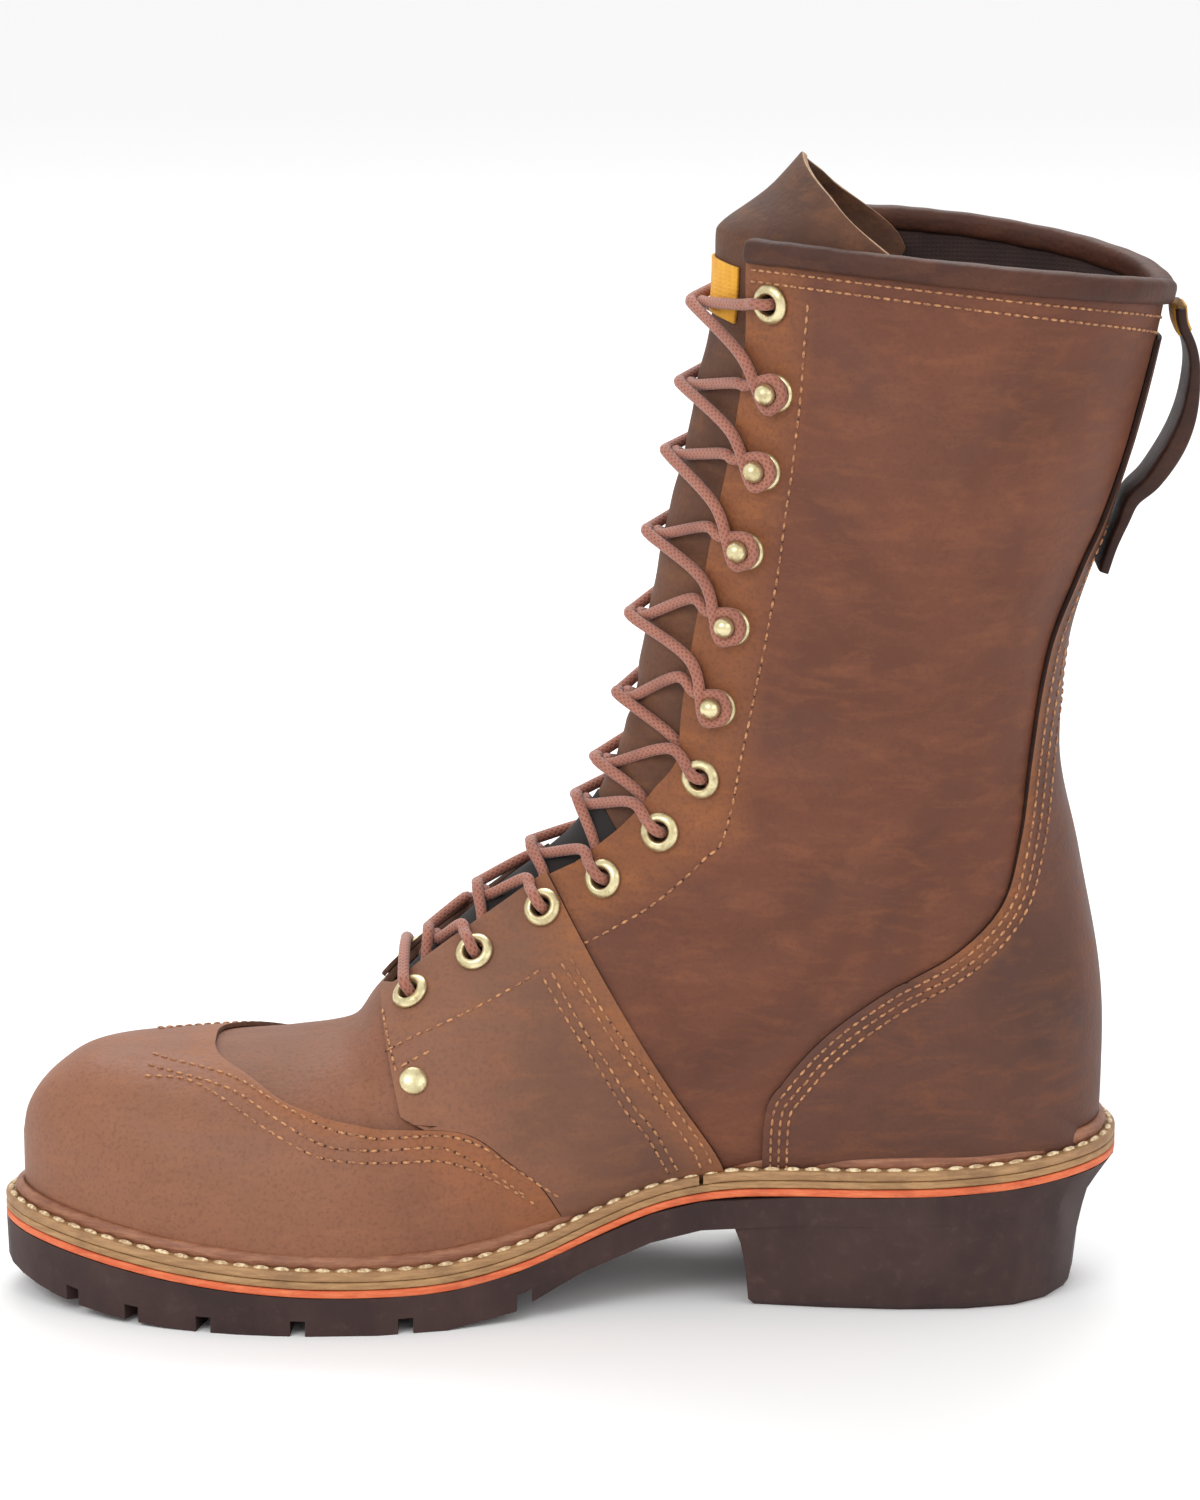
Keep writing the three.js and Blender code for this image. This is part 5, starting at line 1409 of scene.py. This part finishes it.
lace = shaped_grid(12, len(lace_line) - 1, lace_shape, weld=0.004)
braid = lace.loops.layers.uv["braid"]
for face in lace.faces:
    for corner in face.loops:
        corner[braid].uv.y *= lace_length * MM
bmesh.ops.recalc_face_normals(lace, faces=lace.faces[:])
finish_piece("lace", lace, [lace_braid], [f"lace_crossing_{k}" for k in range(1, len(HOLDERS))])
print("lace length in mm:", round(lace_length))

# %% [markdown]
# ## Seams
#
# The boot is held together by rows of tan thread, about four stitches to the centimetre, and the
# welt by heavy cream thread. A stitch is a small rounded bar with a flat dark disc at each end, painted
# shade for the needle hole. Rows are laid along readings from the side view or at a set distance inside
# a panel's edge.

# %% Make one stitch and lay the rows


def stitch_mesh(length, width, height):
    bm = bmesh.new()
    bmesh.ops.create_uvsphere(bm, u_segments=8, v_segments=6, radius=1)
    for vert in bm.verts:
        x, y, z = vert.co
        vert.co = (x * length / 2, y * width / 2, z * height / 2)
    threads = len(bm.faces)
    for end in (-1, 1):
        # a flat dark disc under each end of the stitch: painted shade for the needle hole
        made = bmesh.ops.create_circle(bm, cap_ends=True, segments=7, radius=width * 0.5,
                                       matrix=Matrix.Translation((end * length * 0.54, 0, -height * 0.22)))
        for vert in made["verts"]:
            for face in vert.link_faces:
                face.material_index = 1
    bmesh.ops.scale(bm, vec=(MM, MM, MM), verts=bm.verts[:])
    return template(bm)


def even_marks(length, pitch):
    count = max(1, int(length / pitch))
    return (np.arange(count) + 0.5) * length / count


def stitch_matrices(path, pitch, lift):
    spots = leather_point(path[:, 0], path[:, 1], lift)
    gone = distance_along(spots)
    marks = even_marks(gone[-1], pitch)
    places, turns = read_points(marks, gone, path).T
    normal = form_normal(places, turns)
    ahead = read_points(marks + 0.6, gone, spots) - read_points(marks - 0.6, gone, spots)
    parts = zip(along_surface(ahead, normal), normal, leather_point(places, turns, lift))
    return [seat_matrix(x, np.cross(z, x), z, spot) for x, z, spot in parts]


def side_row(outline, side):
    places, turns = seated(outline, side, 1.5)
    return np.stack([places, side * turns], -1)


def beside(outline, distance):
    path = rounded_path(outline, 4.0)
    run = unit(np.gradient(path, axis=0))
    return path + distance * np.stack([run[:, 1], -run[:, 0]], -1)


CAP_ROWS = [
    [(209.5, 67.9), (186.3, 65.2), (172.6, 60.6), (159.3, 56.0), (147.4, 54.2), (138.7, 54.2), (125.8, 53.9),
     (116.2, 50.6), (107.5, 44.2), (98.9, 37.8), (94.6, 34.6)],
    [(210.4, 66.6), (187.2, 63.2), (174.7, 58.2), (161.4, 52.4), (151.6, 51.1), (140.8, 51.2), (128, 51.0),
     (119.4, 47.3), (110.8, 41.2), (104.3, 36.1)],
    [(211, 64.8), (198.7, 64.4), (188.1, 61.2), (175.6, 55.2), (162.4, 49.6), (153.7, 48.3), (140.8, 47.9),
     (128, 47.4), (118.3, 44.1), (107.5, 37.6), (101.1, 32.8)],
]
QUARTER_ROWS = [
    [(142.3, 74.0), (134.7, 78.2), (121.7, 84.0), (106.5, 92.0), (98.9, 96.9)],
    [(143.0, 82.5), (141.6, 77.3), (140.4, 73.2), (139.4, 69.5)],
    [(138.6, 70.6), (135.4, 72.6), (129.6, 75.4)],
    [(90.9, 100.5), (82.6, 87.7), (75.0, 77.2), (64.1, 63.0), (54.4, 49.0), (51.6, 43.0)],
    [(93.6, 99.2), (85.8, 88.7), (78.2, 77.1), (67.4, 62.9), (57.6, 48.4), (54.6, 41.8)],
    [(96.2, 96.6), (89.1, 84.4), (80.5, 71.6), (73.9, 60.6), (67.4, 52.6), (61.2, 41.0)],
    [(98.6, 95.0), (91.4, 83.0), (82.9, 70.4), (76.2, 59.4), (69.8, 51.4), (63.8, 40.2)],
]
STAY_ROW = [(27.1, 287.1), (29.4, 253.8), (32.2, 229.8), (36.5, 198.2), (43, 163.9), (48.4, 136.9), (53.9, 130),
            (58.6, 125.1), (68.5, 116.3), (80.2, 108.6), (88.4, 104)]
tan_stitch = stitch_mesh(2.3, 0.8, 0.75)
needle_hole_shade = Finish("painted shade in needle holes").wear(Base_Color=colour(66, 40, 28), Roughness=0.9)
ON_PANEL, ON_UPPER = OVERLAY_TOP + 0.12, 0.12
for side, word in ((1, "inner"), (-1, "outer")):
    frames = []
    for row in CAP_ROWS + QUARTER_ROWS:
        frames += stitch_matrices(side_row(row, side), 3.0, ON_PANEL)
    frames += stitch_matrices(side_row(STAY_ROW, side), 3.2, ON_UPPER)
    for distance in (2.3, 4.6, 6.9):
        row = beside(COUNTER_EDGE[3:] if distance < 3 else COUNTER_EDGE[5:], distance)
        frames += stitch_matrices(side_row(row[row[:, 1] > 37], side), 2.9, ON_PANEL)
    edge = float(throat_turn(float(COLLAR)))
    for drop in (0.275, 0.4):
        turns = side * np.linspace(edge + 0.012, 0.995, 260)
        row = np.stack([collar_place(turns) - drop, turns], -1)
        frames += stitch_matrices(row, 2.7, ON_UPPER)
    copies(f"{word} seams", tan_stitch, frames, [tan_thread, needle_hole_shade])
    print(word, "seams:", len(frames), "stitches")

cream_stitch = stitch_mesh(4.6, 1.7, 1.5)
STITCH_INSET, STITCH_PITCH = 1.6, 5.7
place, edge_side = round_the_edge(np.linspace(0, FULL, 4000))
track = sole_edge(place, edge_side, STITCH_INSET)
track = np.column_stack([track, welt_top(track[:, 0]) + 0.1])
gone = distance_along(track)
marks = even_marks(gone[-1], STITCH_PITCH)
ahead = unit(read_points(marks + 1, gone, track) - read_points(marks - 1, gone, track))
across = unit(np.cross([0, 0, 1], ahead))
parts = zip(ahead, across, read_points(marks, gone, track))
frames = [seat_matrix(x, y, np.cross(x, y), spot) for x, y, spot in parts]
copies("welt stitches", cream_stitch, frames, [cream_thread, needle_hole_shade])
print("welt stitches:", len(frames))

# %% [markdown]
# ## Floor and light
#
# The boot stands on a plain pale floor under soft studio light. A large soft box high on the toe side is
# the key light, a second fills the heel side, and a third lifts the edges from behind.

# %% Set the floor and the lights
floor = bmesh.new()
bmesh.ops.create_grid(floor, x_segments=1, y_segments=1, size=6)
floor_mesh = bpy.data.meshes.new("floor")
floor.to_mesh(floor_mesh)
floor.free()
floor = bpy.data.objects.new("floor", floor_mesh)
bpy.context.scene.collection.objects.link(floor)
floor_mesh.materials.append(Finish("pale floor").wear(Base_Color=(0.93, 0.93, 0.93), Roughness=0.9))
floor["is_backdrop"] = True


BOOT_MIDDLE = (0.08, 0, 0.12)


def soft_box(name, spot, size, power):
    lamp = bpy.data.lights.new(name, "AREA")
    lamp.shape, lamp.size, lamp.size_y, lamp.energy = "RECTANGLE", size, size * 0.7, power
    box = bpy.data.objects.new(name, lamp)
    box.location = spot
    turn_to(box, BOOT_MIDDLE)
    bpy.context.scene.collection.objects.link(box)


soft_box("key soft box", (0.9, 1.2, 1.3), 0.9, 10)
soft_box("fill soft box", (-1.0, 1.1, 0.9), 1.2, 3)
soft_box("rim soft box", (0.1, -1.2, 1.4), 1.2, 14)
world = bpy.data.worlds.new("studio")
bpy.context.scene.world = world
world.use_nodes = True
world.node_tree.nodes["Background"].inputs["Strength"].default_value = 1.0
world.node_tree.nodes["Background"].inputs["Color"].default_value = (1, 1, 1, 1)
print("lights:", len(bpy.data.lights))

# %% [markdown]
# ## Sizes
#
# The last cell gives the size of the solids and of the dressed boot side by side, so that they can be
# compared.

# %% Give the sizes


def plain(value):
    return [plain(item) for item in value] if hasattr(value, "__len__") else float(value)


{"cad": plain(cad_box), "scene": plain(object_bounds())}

** TO DO **
The lines from the top of the data above down to the line containing "# %% Make one stitch and lay the rows" are to be copied exactly; no other line should appear.

** SOLUTION FOR THIS EXERCISE **
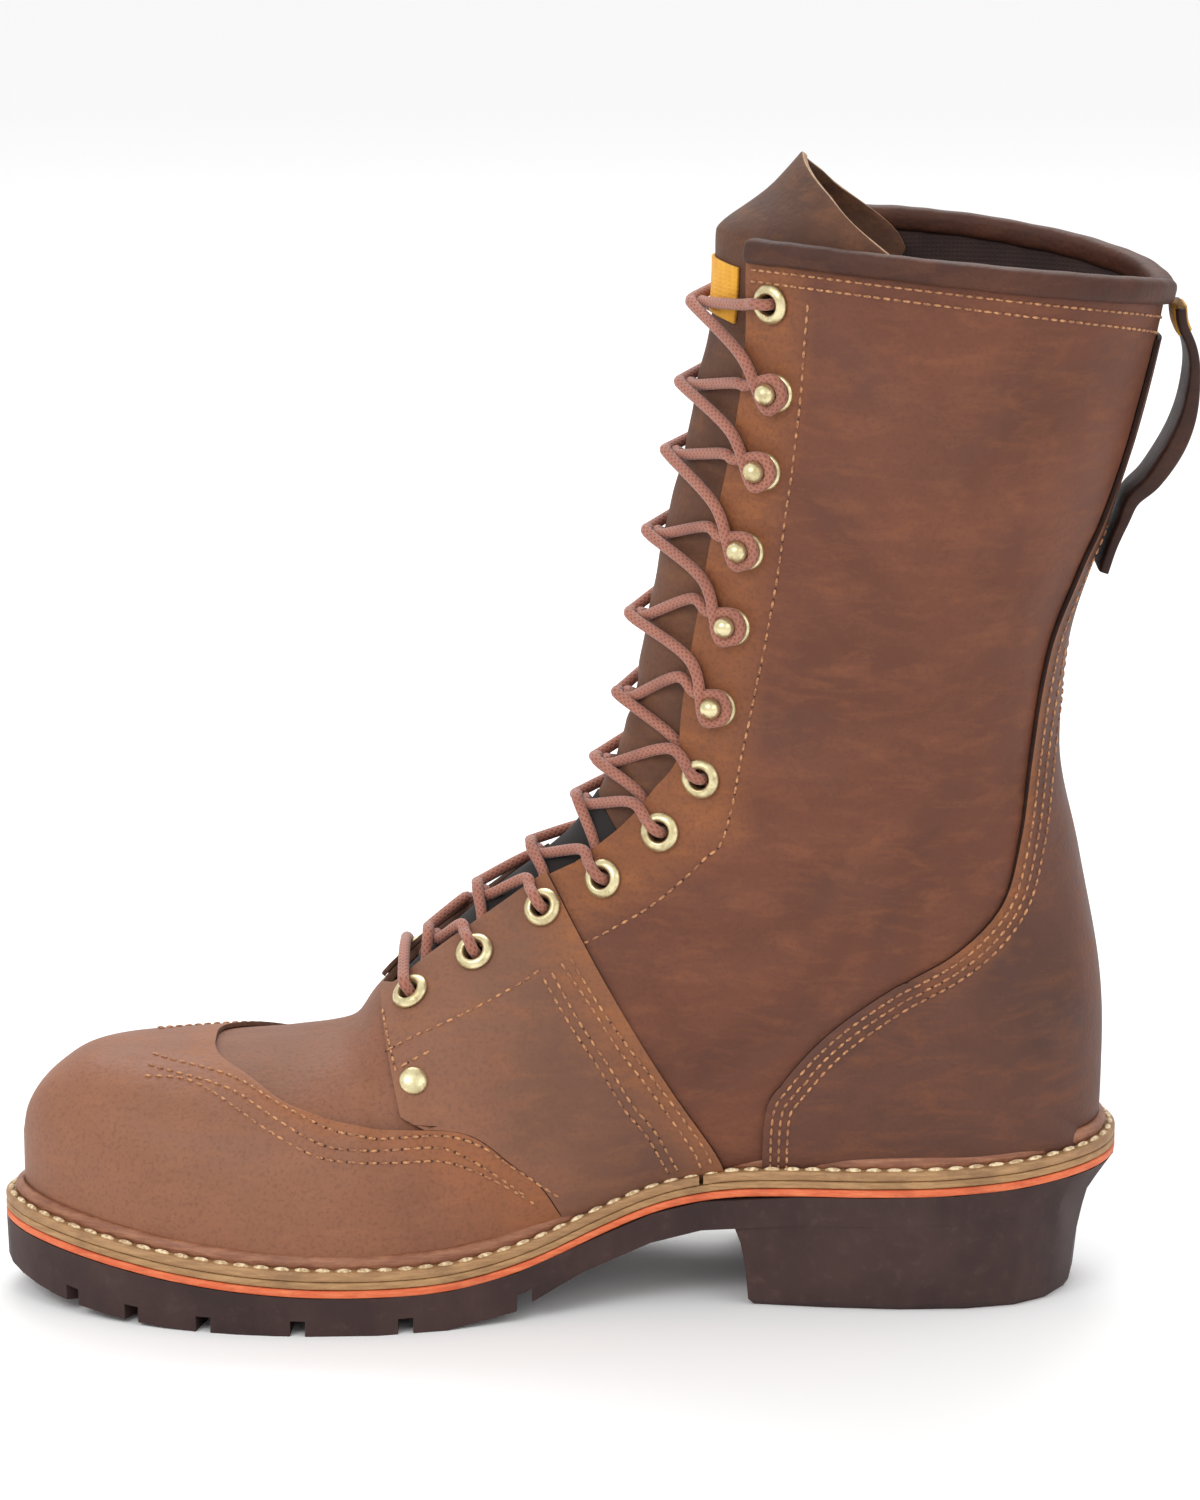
Keep writing the three.js and Blender code for this image. This is part 5, starting at line 1409 of scene.py. This part finishes it.
lace = shaped_grid(12, len(lace_line) - 1, lace_shape, weld=0.004)
braid = lace.loops.layers.uv["braid"]
for face in lace.faces:
    for corner in face.loops:
        corner[braid].uv.y *= lace_length * MM
bmesh.ops.recalc_face_normals(lace, faces=lace.faces[:])
finish_piece("lace", lace, [lace_braid], [f"lace_crossing_{k}" for k in range(1, len(HOLDERS))])
print("lace length in mm:", round(lace_length))

# %% [markdown]
# ## Seams
#
# The boot is held together by rows of tan thread, about four stitches to the centimetre, and the
# welt by heavy cream thread. A stitch is a small rounded bar with a flat dark disc at each end, painted
# shade for the needle hole. Rows are laid along readings from the side view or at a set distance inside
# a panel's edge.

# %% Make one stitch and lay the rows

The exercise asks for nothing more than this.